En un prologue et quatre «entrées », Les Indes Galantes montrent en chant et en danse, cinq situations amoureuses où l’on se bat pour une belle, volontiers venant de deux camps et ce, jusqu’à faire trembler tous les éléments : dans l’introduction, le camp d’Hébé s’oppose à celui de Bellone et Lydia Steier tirera ce fil rouge de l’amour (en pyjama de soie sensuelle) contre la guerre (en violent uniforme noir) pour le recomposer parfaitement à chacun des quatre tableaux : celui des turcs, des incas, des persans de la fête des fleurs et enfin les fameux sauvages et de leur Rondeau mythique qui va jusqu’à rythmer une des dernières séries politiques de Canal +
L’oeuvre est superbement scénographiée. Sur la scène, l’on voit un théâtre, dans une mise en abyme de la Société des Nations à Genève et avec un effet miroir qui nous avait déjà bluffé dans Les Contes d’Hoffmann de Robert Carsen. La vision par Staier des Indes Galantes est à la fois sensuelle (les mouvements de foule), souvent violentes (les scènes de bastons) et mélange au fur et à mesure les deux populations qui finissent toutes à ressembler à des réfugiés dépenaillés sur le radeau de la méduse, chez qui les atours kitschs de l’exotisme (coiffes à plumes, habits de lumières, cornes de cervidés) ne sont plus que des gimmicks inintéressants. L’on sort donc de manière intelligente du tour du monde des histoires galantes par la super-puissance européenne pour aller vers une histoire commune et universelle de batailles et de destruction (les deux derniers tableaux voient la scène du théâtre remplie de gravats comme le Berlin de 1945).

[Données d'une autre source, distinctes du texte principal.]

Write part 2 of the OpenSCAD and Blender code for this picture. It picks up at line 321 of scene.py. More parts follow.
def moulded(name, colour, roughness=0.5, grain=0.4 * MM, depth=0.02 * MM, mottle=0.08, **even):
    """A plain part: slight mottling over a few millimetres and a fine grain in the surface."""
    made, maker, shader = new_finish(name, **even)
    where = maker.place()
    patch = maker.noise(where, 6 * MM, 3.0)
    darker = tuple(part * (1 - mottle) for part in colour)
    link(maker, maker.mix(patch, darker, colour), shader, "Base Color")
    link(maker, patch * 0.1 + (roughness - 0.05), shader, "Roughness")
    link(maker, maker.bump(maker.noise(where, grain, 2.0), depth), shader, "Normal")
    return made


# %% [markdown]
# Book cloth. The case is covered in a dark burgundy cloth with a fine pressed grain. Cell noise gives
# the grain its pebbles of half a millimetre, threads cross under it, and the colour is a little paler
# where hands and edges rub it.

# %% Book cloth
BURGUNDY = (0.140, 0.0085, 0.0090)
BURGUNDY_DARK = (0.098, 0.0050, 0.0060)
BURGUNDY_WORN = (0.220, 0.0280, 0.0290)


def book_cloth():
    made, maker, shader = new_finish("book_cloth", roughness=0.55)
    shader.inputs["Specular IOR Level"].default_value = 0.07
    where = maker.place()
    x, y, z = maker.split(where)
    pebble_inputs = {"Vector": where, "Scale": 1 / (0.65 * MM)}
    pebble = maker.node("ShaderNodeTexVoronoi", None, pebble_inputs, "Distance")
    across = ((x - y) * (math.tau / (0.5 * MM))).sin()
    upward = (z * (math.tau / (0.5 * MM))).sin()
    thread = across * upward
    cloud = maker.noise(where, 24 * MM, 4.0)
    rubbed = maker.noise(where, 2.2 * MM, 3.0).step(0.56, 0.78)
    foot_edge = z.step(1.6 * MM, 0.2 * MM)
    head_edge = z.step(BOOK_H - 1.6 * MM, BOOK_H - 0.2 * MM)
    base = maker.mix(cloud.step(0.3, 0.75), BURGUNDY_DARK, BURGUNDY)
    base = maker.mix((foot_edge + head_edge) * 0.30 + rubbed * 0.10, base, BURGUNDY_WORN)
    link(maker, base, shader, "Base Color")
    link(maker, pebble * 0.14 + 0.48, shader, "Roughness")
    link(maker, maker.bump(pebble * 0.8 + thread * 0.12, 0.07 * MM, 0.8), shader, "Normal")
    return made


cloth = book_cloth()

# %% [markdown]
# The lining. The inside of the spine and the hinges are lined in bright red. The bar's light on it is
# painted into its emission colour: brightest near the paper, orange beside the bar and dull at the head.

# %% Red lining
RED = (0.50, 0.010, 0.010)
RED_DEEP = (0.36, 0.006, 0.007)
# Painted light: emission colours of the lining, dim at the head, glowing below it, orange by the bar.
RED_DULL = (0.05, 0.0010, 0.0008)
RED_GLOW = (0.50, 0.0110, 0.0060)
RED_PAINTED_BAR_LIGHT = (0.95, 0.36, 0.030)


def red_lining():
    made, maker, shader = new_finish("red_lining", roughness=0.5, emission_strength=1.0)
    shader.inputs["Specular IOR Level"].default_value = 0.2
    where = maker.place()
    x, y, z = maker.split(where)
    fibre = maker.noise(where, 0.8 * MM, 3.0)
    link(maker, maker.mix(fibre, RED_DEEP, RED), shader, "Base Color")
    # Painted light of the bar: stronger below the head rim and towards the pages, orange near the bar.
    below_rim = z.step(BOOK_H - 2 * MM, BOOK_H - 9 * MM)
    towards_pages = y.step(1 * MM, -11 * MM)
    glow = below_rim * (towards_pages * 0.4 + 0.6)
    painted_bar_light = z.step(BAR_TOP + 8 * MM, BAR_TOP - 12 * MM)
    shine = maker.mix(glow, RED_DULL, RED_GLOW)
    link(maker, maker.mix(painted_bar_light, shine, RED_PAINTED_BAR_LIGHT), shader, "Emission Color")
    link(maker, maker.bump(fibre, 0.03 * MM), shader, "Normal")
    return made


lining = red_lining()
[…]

Le point fort de cette histoire de désastre et la petite lumière pour la Société des Nations est que ce récit commun se raconte et se négocie, par la parole et par l’amour, entre les coups et les effusions de sang. Rendant Rameau contemporain – notamment par quelques remarques des personnages féminins qui veulent être autre chose que l’objet des combats- sans jamais dénaturer le combat fondamental entre les dieux, elle fait une proposition intelligente. De plus, elle met en avant les corps et dirige habilement notre œil vers le ballet, qui constitue la moitié exactement de l’oeuvre de Rameau. Malheureusement, malgré quelques transes expressionnistes marquantes, les propositions du chorégraphe Demis Volpi n’ont ni la modernité, ni la cohérence de celles de la metteuse en scène. On ne comprend pas bien comment lier une danse de dos du Roi-Soleil aux corps enlacés ou aux convulsions d’un danseur que nul ne peut retenir de trembler. Quand on sait combien de grands chorégraphes contemporains se sont penchés sur Rameau, l’on regrette un peu ce flou que l’on ressent, notamment dans le duo imposant du début de la “troisième entrée”, qui est long, technique mais ne passe pas assez d’émotion.

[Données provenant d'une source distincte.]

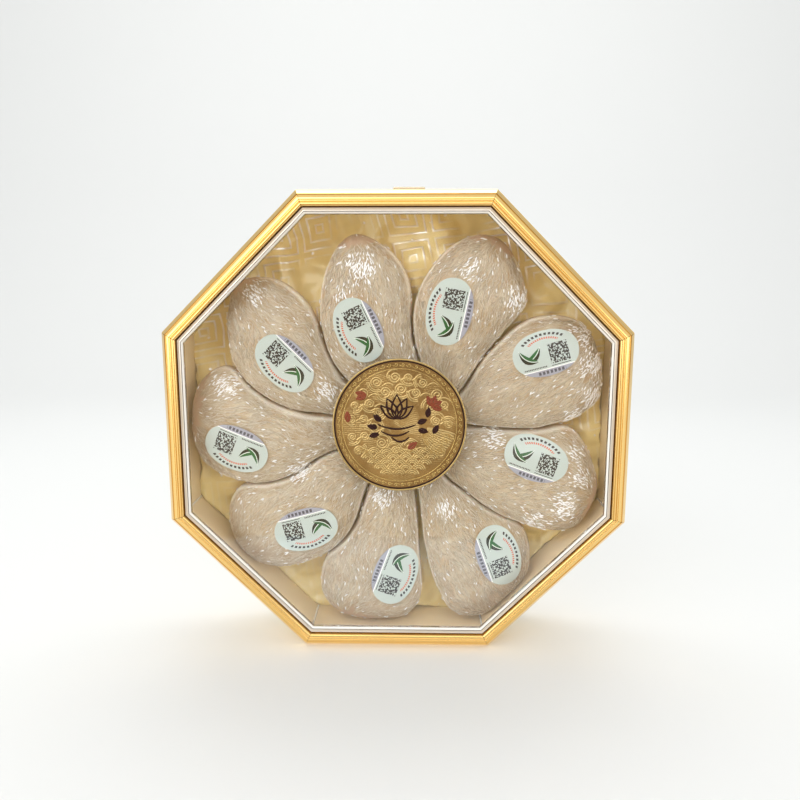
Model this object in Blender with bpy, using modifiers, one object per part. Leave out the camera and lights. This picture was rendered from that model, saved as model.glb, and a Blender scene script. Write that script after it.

L’émotion vient donc vraiment depuis les voix, notamment celles du Chœur du Grand Théâtre de Genève, qui nous saisissent dès le début et nous éblouissent franchement dans les deux dernières entrées, les chanteurs prenant de l’altitude sur les gradins du théâtre pour nous livrer un “Triomphez, agréables Fleurs” et bien sûr un “Forêts paisibles” merveilleux. Du côté des solistes, parmi les nombreuses prises de rôle, Kristina Mkhitaryan impressionne de puissance dans trois rôles principaux différents en près de 3h30 : Hébé, Emilie et Zima. En Amour et Zaïre et avec une présence scénique de feu, Roberta Mameli est notre grand coup de cœur de ces Indes galantes, même si l’air unique de Amina Edris en Fatime “Papillon inconstant” nous donne très envie de la suivre et de l’entendre encore. Du côté des voix masculines, le timbre du ténor Cyril Auvity est très marquant, et nous emporte tout de suite dans les messages de paix et d’amour de Valère (et dans ceux séducteurs de Tacmas).

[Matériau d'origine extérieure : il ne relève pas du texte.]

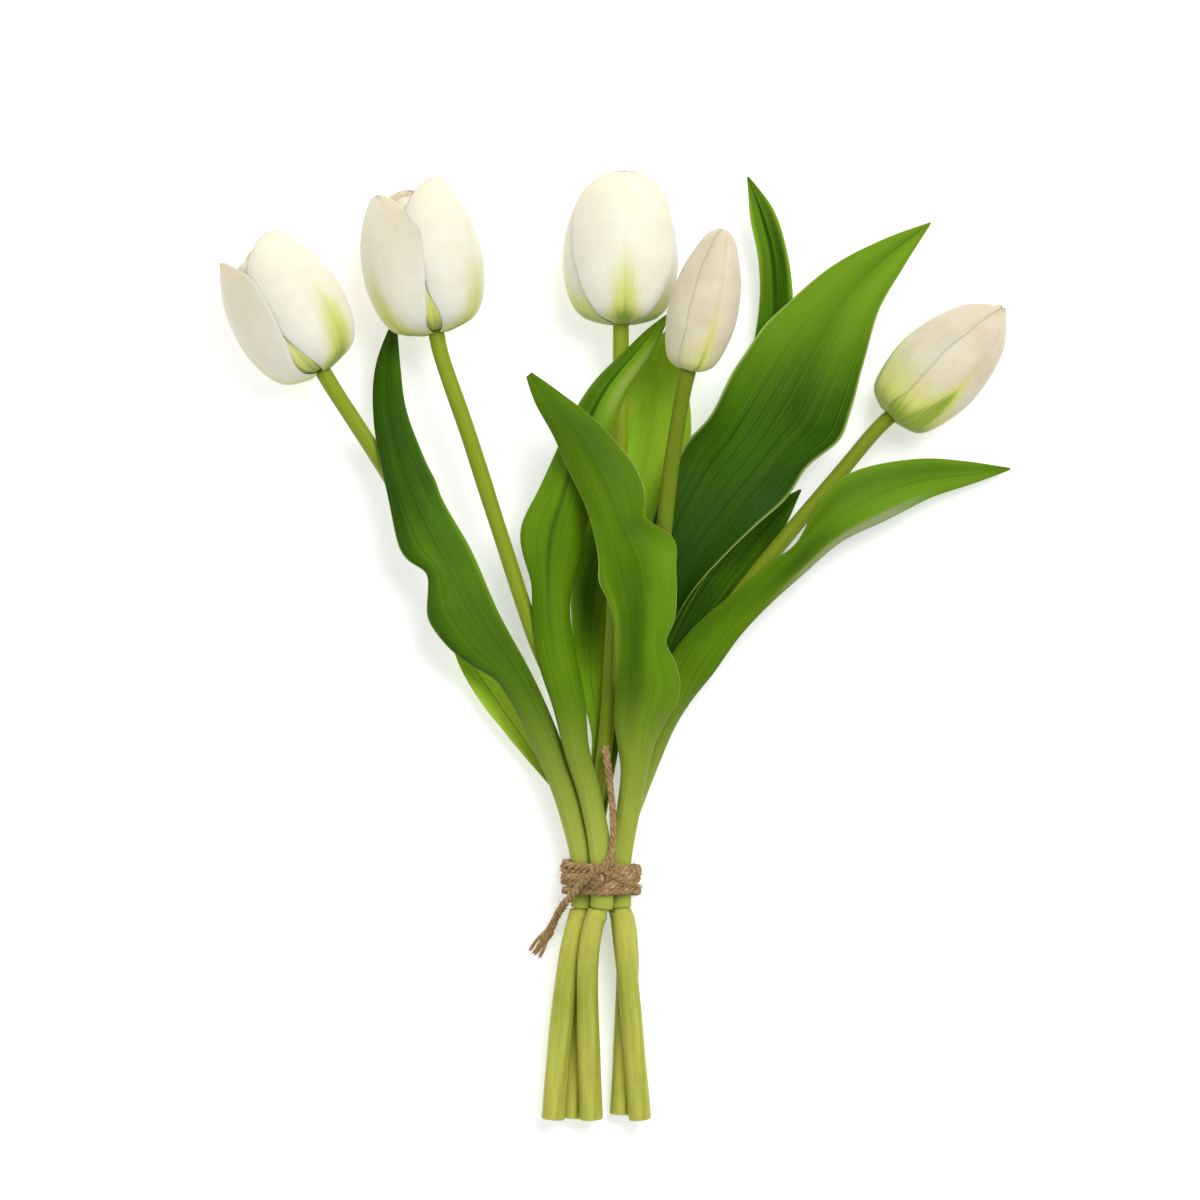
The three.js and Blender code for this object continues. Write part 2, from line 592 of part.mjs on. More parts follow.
for (const { name, bloom } of tulips) {
  const { foot, lean, rise } = bloomPlace(bloom);
  const head = new THREE.Group();
  head.position.copy(foot);
  head.rotation.set(rise, 0, -lean, 'ZXY');
  const outer = petalGeometry(bloom, 0, 6, 8);
  const inner = petalGeometry(bloom, INNER_STEP, 5, 7);
  for (let i = 0; i < 3; i += 1) {
    const spin = THREE.MathUtils.degToRad(bloom.spin + 120 * i);
    addPiece(`petal_${name}_outer_${i + 1}`, outer, PETAL_COLOUR, 0.5, head).rotation.y = spin;
    addPiece(`petal_${name}_inner_${i + 1}`, inner, PETAL_COLOUR, 0.5, head).rotation.y = spin + Math.PI / 3;
  }
  bunch.add(head);
}

for (const leaf of leaves) {
  const colour = leaf.young ? YOUNG_LEAF_COLOUR : LEAF_COLOUR;
  addPiece(leaf.name, leafGeometry(leaf, routes[leaf.stem]), colour, 0.45);
}

addPiece('twine_wraps', wrapsGeometry(), TWINE_COLOUR, 0.9);
const knot = new THREE.TorusKnotGeometry(KNOT_RADIUS, KNOT_TUBE, 30, 6, 2, 3);
addPiece('twine_knot', welded(knot), TWINE_COLOUR, 0.9).position.set(-1.4, 2, knotHeight);

// The bunch rests on z = 0, with the middle of its outline over the origin. The free ends of the
// twine don't count.
bunch.updateMatrixWorld(true);
const outline = new THREE.Box3().setFromObject(bunch, true);
const middle = outline.getCenter(new THREE.Vector3());
addPiece('twine_end_long', tailGeometry(lowerTail), TWINE_COLOUR, 0.9);
addPiece('twine_end_short', tailGeometry(upperTail), TWINE_COLOUR, 0.9);
bunch.position.set(-middle.x, -middle.y, -outline.min.z);

export default bunch;
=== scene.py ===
"""A tied bunch of five white tulips, lying on its back on a pale floor.

Every piece is a surface worked out as a formula of two numbers, on a grid. The tables hold
millimetres, measured from the middle of the tie: x to the right, y towards the blooms and z up from
the floor. The finished pieces are in metres, in the frame of the solid model.
"""

import math

import bpy
import numpy as np
from bpy.props import FloatProperty, FloatVectorProperty, IntProperty, PointerProperty
from bpy.types import Operator, Panel, PropertyGroup
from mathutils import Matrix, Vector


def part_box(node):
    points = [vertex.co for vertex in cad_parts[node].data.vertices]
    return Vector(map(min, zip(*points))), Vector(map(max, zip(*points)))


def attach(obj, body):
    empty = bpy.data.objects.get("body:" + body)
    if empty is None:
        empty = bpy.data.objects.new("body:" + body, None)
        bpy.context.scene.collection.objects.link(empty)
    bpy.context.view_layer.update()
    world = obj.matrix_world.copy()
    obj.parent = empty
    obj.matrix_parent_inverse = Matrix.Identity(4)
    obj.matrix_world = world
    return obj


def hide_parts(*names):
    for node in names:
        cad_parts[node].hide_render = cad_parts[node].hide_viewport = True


bl_info = {
    "name": "Tulip bunch",
    "version": (1, 0, 0),
    "blender": (4, 5, 0),
    "location": "3D View > Sidebar > Tulips",
    "description": "A bunch of white tulips tied with jute twine",
    "category": "Add Mesh",
}

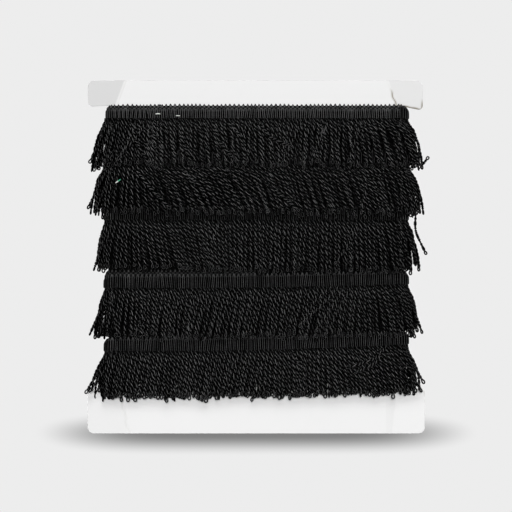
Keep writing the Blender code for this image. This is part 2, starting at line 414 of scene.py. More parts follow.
@dataclass(frozen=True)
class Cord:
    """A cord of two plies twisted together, doubled into a loop at its end."""

    radius: float = 1.22 * MM
    ply_radius: float = 0.60 * MM
    waist: float = 0.30
    shoulder: float = math.radians(30.0)
    half_twist: float = 3.6 * MM
    next_turn: tuple[float, float] = (1.1, 0.8)
    pace: float = 0.05
    slip: float = 0.6
    slip_wave: float = 11 * MM
    tip_size: float = 0.70
    tip_run: float = 1.6 * MM
    # Painted shade near the root: how dark the root is painted, and over what length that fades.
    root_shade: float = 0.3
    root_run: float = 5 * MM
    rings: int = 29
    loop_rings: int = 10
    loop_sides: int = 6
    loop_length: float = 3.4 * MM
    loop_lengths: tuple[float, float] = (0.8, 1.15)
    loop_width: float = 1.25 * MM
    loop_widths: tuple[float, float] = (0.75, 1.2)
    loop_overlap: float = 0.3 * MM
    loop_turn: float = 0.55

    def outline(self) -> tuple[Array, Array]:
        """The section: two plies with a groove between them.

        Returns:
            The angles and the radii of its points.
        """
        angle = np.array([-self.shoulder, self.shoulder, math.pi / 2])
        radius = self.radius * np.array([1.0, 1.0, self.waist])
        return np.concatenate([angle, angle + math.pi]), np.tile(radius, 2)

    def strands(self, centre: Array, outward: Array, tone: Array, rng: Random) -> Shell:
        """Twisted cords along their centre lines, each with its loop.

        A ring's points stand round the centre line at the section's angles, turned back by half a turn for
        each half twist, so the plies run down to the right. The cord narrows where the loop begins. Its
        shade is painted darker near the root, as painted shade under the heading and the loops above.

        Args:
            centre: (n, m, 3), the centre lines.
            outward: (n, 3), the way out from the card at each cord.
            tone: (n,), each cord's shade.
            rng: the source of the twist's start and the loop's turn.

        Returns:
            The cords as one shell.
        """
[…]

Côté musique, désormais habitués de l’oeuvre, Leonardo Garcia Alarcon et la Cappella Mediterranea nous ont surpris par certains choix de rythmes et des flottements, notamment du côté des flûtes. Ils ont été applaudis à tout rompre par le public du Grand Théâtre de Genève, qui a la chance de les entendre souvent (King Arthur et Médée dans les deux dernières années). Les Indes galantes sont sont donc à voir et à entendre jusqu’au 29 décembre au Grand Théâtre de Genève et il reste quelques places, ici.